S&P Global Ratings announced on October 17, 2025, the downgrade of France's sovereign rating from AA- to A+, with a stable outlook. This is the second such action by S&P in a year and a half, despite the presentation on October 14 of the 2026 budget proposal by Prime Minister Sébastien Lecornu's government, aiming for a 4.7% GDP deficit in 2026 and below 3% by 2029.

S&P attributes the move to 'high uncertainty over French public finances,' even though the 5.4% GDP target for 2025 is expected to be met. The agency forecasts a slower consolidation pace without additional measures, with public debt rising from 112% of GDP at the end of 2024 to 121% in 2028. It highlights political instability as the 'most severe since the founding of the Fifth Republic in 1958.' Since May 2022, President Emmanuel Macron has dealt with two parliaments without a majority, increasing fragmentation, and six prime ministers in three years, worsened by recent no-confidence motions and the suspension of pension reforms.

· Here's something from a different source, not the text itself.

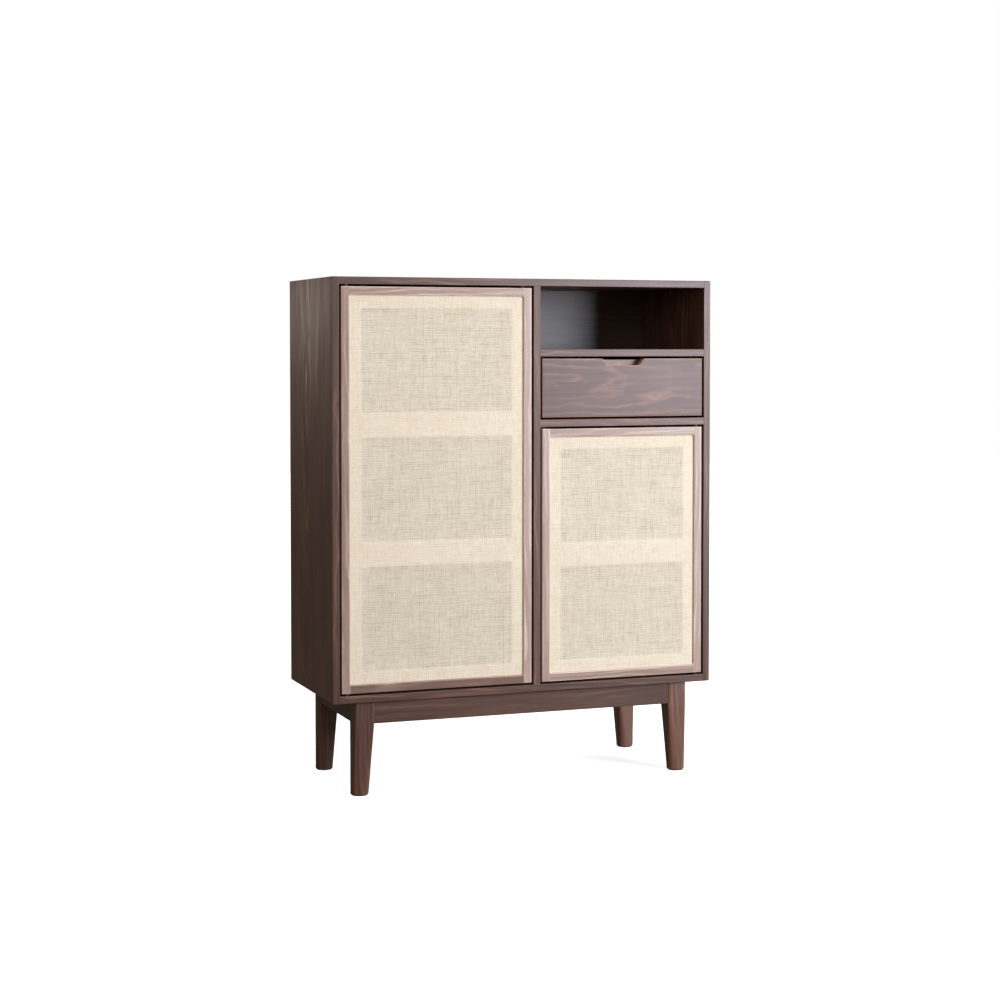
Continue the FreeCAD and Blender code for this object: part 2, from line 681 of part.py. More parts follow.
def retainer(side, u_web, u_reach, race_height):
    """Ball retainer: a thin channel that carries a row of balls over and under it."""
    wall, inward = side
    y0 = SLIDE_FRONT + RETAINER_START
    y1 = y0 + RETAINER_LENGTH
    half = race_height + RETAINER_SHEET / 2
    cage = channel(side, (u_web, u_reach), half, RETAINER_SHEET, True, y0, y1)
    balls = []
    middle_u = (u_web + RETAINER_SHEET + u_reach) / 2
    pitch = RETAINER_LENGTH / BALL_COUNT
    for index in range(BALL_COUNT):
        for way in (-1, 1):
            centre = V(
                wall + inward * middle_u,
                y0 + (index + 0.5) * pitch,
                slide_middle_height() + way * race_height,
            )
            balls.append(Part.makeSphere(BALL_RADIUS, centre))
    return cage.fuse(balls)


def build_slides():
    y0 = SLIDE_FRONT
    y1 = y0 + SLIDE_LENGTH
    wall_screws = slide_fixings(SLIDE_SHEET, -1)
    drawer_screws = slide_fixings(SLIDE_SPACE - SLIDE_SHEET, 1)
    web_gap = MIDDLE_START - SLIDE_SHEET
    outer_web = SLIDE_SHEET + (web_gap - RETAINER_SHEET) / 2
    inner_gap_start = MIDDLE_START + SLIDE_SHEET
    inner_web = inner_gap_start + (INNER_START - inner_gap_start - RETAINER_SHEET) / 2
    outer_race = (OUTER_HALF_HEIGHT - SLIDE_SHEET + MIDDLE_HALF_HEIGHT) / 2
    inner_race = (MIDDLE_HALF_HEIGHT - SLIDE_SHEET + INNER_HALF_HEIGHT) / 2
    members = {"slide_outer_members": [], "slide_intermediate_members": [], "slide_inner_members": []}
    cages = {"outer_ball_retainers": [], "inner_ball_retainers": []}
    for side in slide_sides():
        outer = channel(side, (0, OUTER_REACH), OUTER_HALF_HEIGHT, SLIDE_SHEET, True, y0, y1)
        middle = channel(side, (MIDDLE_START, MIDDLE_REACH), MIDDLE_HALF_HEIGHT, SLIDE_SHEET, True, y0, y1)
        inner = channel(side, (INNER_START, SLIDE_SPACE), INNER_HALF_HEIGHT, SLIDE_SHEET, False, y0, y1)
        members["slide_outer_members"].append(cut_all(outer, wall_screws))
        members["slide_intermediate_members"].append(middle)
        members["slide_inner_members"].append(cut_all(inner, drawer_screws))
        outer_cage = retainer(side, outer_web, OUTER_REACH - RETAINER_INSET, outer_race)
        inner_cage = retainer(side, inner_web, MIDDLE_REACH - RETAINER_INSET, inner_race)
        cages["outer_ball_retainers"].append(outer_cage)
        cages["inner_ball_retainers"].append(inner_cage)
    for name, solids in list(members.items()) + list(cages.items()):
        keep(name, *solids)
    return wall_screws


# ---- Base: built for the front right corner and mirrored to the other three ----
def rounded_square(side, corner, centre, z):
    """Closed wire: a square with rounded corners, level, about centre."""
    half = side / 2
    straight = half - corner
    edges = []
    for quarter in range(4):
        angle = quarter * math.pi / 2
        out = V(math.cos(angle), math.sin(angle), 0)
        across = V(-math.sin(angle), math.cos(angle), 0)
        middle = V(centre.x, centre.y, z)
        start = middle + out * half - across * straight
        end = middle + out * half + across * straight
        knee = middle + out * straight + across * straight
        bulge = knee + (out + across) * (corner / math.sqrt(2))
        finish = middle + out * straight + across * half
        edges.append(Part.LineSegment(start, end).toShape())
        edges.append(Part.Arc(end, bulge, finish).toShape())
    return Part.Wire(edges)


def leg_centre():
    return V(RIGHT - LEG_SIDE_INSET - LEG_TOP / 2, FRONT + LEG_FRONT_INSET + LEG_TOP / 2, 0)


def front_right_leg():
    centre = leg_centre()
    foot = V(centre.x + FOOT_SPLAY, centre.y, 0)
    knee = LEG_HEIGHT - LEG_STRAIGHT
    block = Part.Face(rounded_square(LEG_TOP, LEG_TOP_CORNER, centre, knee)).extrude(Z * LEG_STRAIGHT)
    sections = [
        rounded_square(FOOT_DIAMETER, FOOT_CORNER, foot, GLIDE_THICKNESS),
        rounded_square(LEG_TOP, LEG_TOP_CORNER, centre, knee),
    ]
    return block.fuse(Part.makeLoft(sections, True, True)).removeSplitter()


def leg_glide():
    centre = leg_centre()
    foot = V(centre.x + FOOT_SPLAY, centre.y, 0)
    disc = rod(GLIDE_RADIUS, foot, Z, GLIDE_THICKNESS)
    nail = rod(GLIDE_PIN_RADIUS, foot, Z, GLIDE_THICKNESS + GLIDE_PIN_LENGTH)
    return disc.fuse(nail).removeSplitter()


def leg_inner_corner():
    centre = leg_centre()
    return V(centre.x - LEG_TOP / 2, centre.y + LEG_TOP / 2, 0)


def apron_faces():
    """Outer planes of the front apron and of the right apron."""
    return FRONT + LEG_FRONT_INSET + APRON_SETBACK, RIGHT - LEG_SIDE_INSET - APRON_SETBACK


def front_apron():
    """Apron between the front legs, with a tenon at each end."""
    y0, _ = apron_faces()
    reach = leg_inner_corner().x
    return apron_bar(-reach, reach, y0, y0 + APRON_THICKNESS, X)


def right_apron():
    _, x1 = apron_faces()
    reach = leg_inner_corner().y
    return apron_bar(x1 - APRON_THICKNESS, x1, reach, -reach, Y)


def apron_bar(x0, x1, y0, y1, along):
    """Bar under the carcass from (x0, y0) to (x1, y1), with a tenon on both ends along its length."""
    bar = box(x0, x1, y0, y1, LEG_HEIGHT - APRON_HEIGHT, LEG_HEIGHT)
    bar = bar.makeFillet(INNER_EASE, edges_where(bar, lambda p: near(p.z, LEG_HEIGHT - APRON_HEIGHT)))
    side = (APRON_THICKNESS - APRON_TENON_THICKNESS) / 2
    z0 = LEG_HEIGHT - (APRON_HEIGHT + APRON_TENON_HEIGHT) / 2
    if along.x:
        tenon = box(x0 - APRON_TENON_LENGTH, x1 + APRON_TENON_LENGTH, y0 + side, y1 - side,
                    z0, z0 + APRON_TENON_HEIGHT)
    else:
        tenon = box(x0 + side, x1 - side, y0 - APRON_TENON_LENGTH, y1 + APRON_TENON_LENGTH,
                    z0, z0 + APRON_TENON_HEIGHT)
    return bar.fuse(tenon).removeSplitter()


def corner_block():
    """Three-sided block in the corner of the aprons, notched round the leg."""
    y0, x1 = apron_faces()
    corner = V(x1 - APRON_THICKNESS, y0 + APRON_THICKNESS, LEG_HEIGHT - BLOCK_HEIGHT)
    block = prism([corner, corner - X * BLOCK_LEG, corner + Y * BLOCK_LEG], Z * BLOCK_HEIGHT)
    leg = leg_inner_corner()
    return block.cut(box(leg.x, RIGHT, FRONT, leg.y, 0, LEG_HEIGHT + 1))


def block_face():
    """Middle of the corner block's long face, where the leg bolt comes out."""
    y0, x1 = apron_faces()
    return V(x1 - APRON_THICKNESS - BLOCK_LEG / 2, y0 + APRON_THICKNESS + BLOCK_LEG / 2, 0)


def leg_bolt():
    """Bolt from the corner block into the leg, with its washer and hexagon nut."""
    height = LEG_HEIGHT - BLOCK_HEIGHT / 2
    face = block_face() + Z * height
    leg = leg_inner_corner() + Z * height
    into = (leg - face).normalize()
    shaft_start = face - into * BOLT_STICK_OUT
    shaft = rod(BOLT_RADIUS, shaft_start, into, (leg - face).Length + BOLT_STICK_OUT + BOLT_IN_LEG)
    washer = rod(WASHER_RADIUS, face - into * WASHER_THICKNESS, into, WASHER_THICKNESS).cut(shaft)
    nut_plane = face - into * WASHER_THICKNESS
    across = into.cross(Z)
    radius = NUT_ACROSS / math.sqrt(3)
    corners = []
    for step in range(6):
        angle = math.radians(60 * step)
        corners.append(nut_plane + across * (radius * math.cos(angle)) + Z * (radius * math.sin(angle)))
    nut = prism(corners, into * -NUT_HEIGHT).cut(shaft)
    return shaft, washer, nut


def base_screws():
    """Two screws up through the corner block into the bottom panel, either side of the bolt."""
    middle = block_face()
    aside = BLOCK_LEG * BASE_SCREW_ASIDE
    inset = BLOCK_LEG * BASE_SCREW_INSET
    z = LEG_HEIGHT - BLOCK_HEIGHT
    screws = []
    for way in (-1, 1):
        head = V(middle.x + way * aside + inset, middle.y + way * aside - inset, z)
        screws.append(countersunk(SCREW_BASE, head, Z))
    return screws


def four_corners(shape):
    """The shape at the front right, front left, back right and back left corners."""
    left = shape.mirror(V(0, 0, 0), X)
    return [shape, left, shape.mirror(V(0, 0, 0), Y), left.mirror(V(0, 0, 0), Y)]


def build_base():
    bolt, washer, nut = leg_bolt()
    glide = leg_glide()
    screws = base_screws()
    front = front_apron()
    side = right_apron()
    leg = front_right_leg().cut([bolt, glide, front, side])
    places = ("front_right", "front_left", "back_right", "back_left")
    for place, shape in zip(places, four_corners(leg)):
        keep("leg_" + place, shape)
    keep("apron_front", front)
    keep("apron_back", front.mirror(V(0, 0, 0), Y))
    keep("apron_right", side)
    keep("apron_left", side.mirror(V(0, 0, 0), X))
    keep("corner_blocks", *four_corners(corner_block().cut([bolt] + screws)))
    bolts = [solid for piece in (bolt, washer, nut) for solid in four_corners(piece)]
    keep("leg_bolts", *bolts)
    keep("leg_glides", *four_corners(glide))
    return [solid for screw in screws for solid in four_corners(screw)]


# ---- The whole cabinet ----
def build_cabinet():
    base_fixings = build_base()
    wall_screws = build_slides()
    build_drawer()

    left_width = DIVIDER_LEFT - LEFT_FACE - 2 * REVEAL
    right_width = RIGHT_BAY_WIDTH - 2 * REVEAL
    left_height = CEILING - FLOOR_TOP - 2 * REVEAL
    right_height = LOWER_SHELF_BOTTOM - FLOOR_TOP - 2 * REVEAL
    door_bottom = FLOOR_TOP + REVEAL
    left_hinge = LEFT_FACE + REVEAL
    right_hinge = RIGHT_FACE - REVEAL
    build_door("left_door", left_hinge, 1, door_bottom, left_width, left_height, LEFT_MID_BANDS)
    build_door("right_door", right_hinge, -1, door_bottom, right_width, right_height, RIGHT_MID_BANDS)

    left_pivots = carcass_pivots(left_hinge, 1, FLOOR_TOP, CEILING)
    right_pivots = carcass_pivots(right_hinge, -1, FLOOR_TOP, LOWER_SHELF_BOTTOM)
    keep("door_pivot_plates", *(left_pivots[0] + right_pivots[0]))

    latch_at = {
        "left": (left_hinge + left_width - FRAME_FACE / 2, CEILING),
        "right": (right_hinge - right_width + FRAME_FACE / 2, LOWER_SHELF_BOTTOM),
    }
    housings = []
    latch_screws = []
    for side, (centre_x, ceiling) in latch_at.items():
        housing, plunger, screws = push_latch(centre_x, ceiling)
        housings.append(housing)
        latch_screws += screws
        keep(side + "_latch_plunger", plunger)
    keep("latch_housings", *housings)

    screws = base_fixings + wall_screws + left_pivots[1] + right_pivots[1] + latch_screws
    keep("cabinet_screws", *screws)

    left_bay = bay_shelves(LEFT_FACE, DIVIDER_LEFT, FLOOR_TOP, CEILING, LEFT_SHELVES)
    right_bay = bay_shelves(DIVIDER_RIGHT, RIGHT_FACE, FLOOR_TOP, LOWER_SHELF_BOTTOM, RIGHT_SHELVES)
    for side, bay in (("left", left_bay), ("right", right_bay)):
        for number, shelf in enumerate(bay[0], start=1):
            keep(side + "_shelf_" + str(number), shelf)
    keep("shelf_pins", *(left_bay[1] + right_bay[1]))

    dowels = carcass_dowels()
    back = back_panel()
    keep("carcass_dowels", *dowels)
    keep("back_panel", back)
    tools = dowels + screws + left_pivots[2] + right_pivots[2] + left_bay[2] + right_bay[2] + [back]
    envelope = carcass_envelope()
    for name, blank in panel_blanks().items():
        if name == "divider_panel":
            blank = blank.cut(back_panel_notch())
        keep(name, cut_all(blank.common(envelope), tools))


def write_parts():
    os.makedirs("parts", exist_ok=True)
    for name, shape in sorted(nodes.items()):
        solids = len(shape.Solids)
        if not shape.isValid() or solids == 0:
            raise ValueError(name + " is not a valid solid")
        shape.exportStep("parts/" + name + ".step")
        print(name, solids, round(shape.Volume / 1000, 2))


build_cabinet()
write_parts()
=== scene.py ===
import math

import bpy
from mathutils import Euler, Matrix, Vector


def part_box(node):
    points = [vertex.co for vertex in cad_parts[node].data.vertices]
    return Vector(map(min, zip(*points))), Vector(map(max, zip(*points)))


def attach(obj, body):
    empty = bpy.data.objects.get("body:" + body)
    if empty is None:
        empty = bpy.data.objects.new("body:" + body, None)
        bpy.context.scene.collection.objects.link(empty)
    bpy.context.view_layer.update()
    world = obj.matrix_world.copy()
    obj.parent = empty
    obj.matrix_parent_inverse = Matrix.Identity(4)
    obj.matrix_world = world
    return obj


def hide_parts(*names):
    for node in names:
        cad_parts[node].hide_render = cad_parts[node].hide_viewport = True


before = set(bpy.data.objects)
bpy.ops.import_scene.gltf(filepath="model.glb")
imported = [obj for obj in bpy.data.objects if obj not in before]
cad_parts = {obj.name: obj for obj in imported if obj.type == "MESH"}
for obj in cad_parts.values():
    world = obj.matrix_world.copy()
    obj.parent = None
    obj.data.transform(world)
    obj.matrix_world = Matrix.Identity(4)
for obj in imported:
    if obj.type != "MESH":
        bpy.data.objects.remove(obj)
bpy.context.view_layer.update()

# Shoe cabinet: stained pine carcass, two cane doors and a drawer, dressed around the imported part.

# ---- Sizes, in metres -------------------------------------------------------------------------

FRAME_FACE = 0.021           # width of a door's stiles and rails
CANE_THICKNESS = 0.0012      # woven sheet behind the door frame
CANE_EDGE_BAND = 0.028       # where the sheet lies on the inner frame, seen round the opening
CANE_MID_BAND = 0.056        # where it lies on a middle rail
CANE_HOLLOW = 0.0006         # how far the sheet draws back between the rails
CANE_HOLLOW_EDGE = 0.005     # width of the slope down to that
CANE_THREAD = 0.0028         # pitch of one strand
RING_SPACING = 0.009         # growth rings of plantation pine
FLOOR_SIZE = 24.0

# ---- Studio values ----------------------------------------------------------------------------

CAMERA_PLACE = (-1.798, -4.806, 1.0852)
CAMERA_LOOKS_DOWN = 0.03433  # radians below the level
CAMERA_TURNS_RIGHT = 0.35818 # radians from straight ahead
CAMERA_LENS = 72.2           # millimetres, on a sensor 36 mm wide
CAMERA_SHIFT = -0.0839       # upright lines stay almost parallel
FLOOR_GLOW = 0.80            # keeps the floor white under the cabinet's own shade
SURROUND_LIGHT = 0.17        # share of the white surroundings that lights the cabinet
OVERHEAD_LIGHT = 1.5

# ---- Small helpers ----------------------------------------------------------------------------


def linear(hex_colour):
    """An sRGB hex colour as the linear colour that a socket takes."""
    parts = [int(hex_colour[i:i + 2], 16) / 255 for i in (1, 3, 5)]
    return [p / 12.92 if p <= 0.04045 else ((p + 0.055) / 1.055) ** 2.4 for p in parts] + [1.0]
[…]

Economy Minister Roland Lescure 'takes note' of the decision: 'The government confirms its determination to meet the 5.4% GDP deficit target for 2025.' He emphasizes that the budget proposal is a 'key step' to fulfill European commitments. The A+ rating now aligns France with Spain, Japan, Portugal, and China. Debt interest payments are estimated at around 55 billion euros in 2025, amid higher French rates compared to Germany's since the Assembly's dissolution in June 2024.

The decision, ahead of the initial schedule (set for November 28), comes before Moody's review expected on October 24, a month after Fitch's similar downgrade to A+.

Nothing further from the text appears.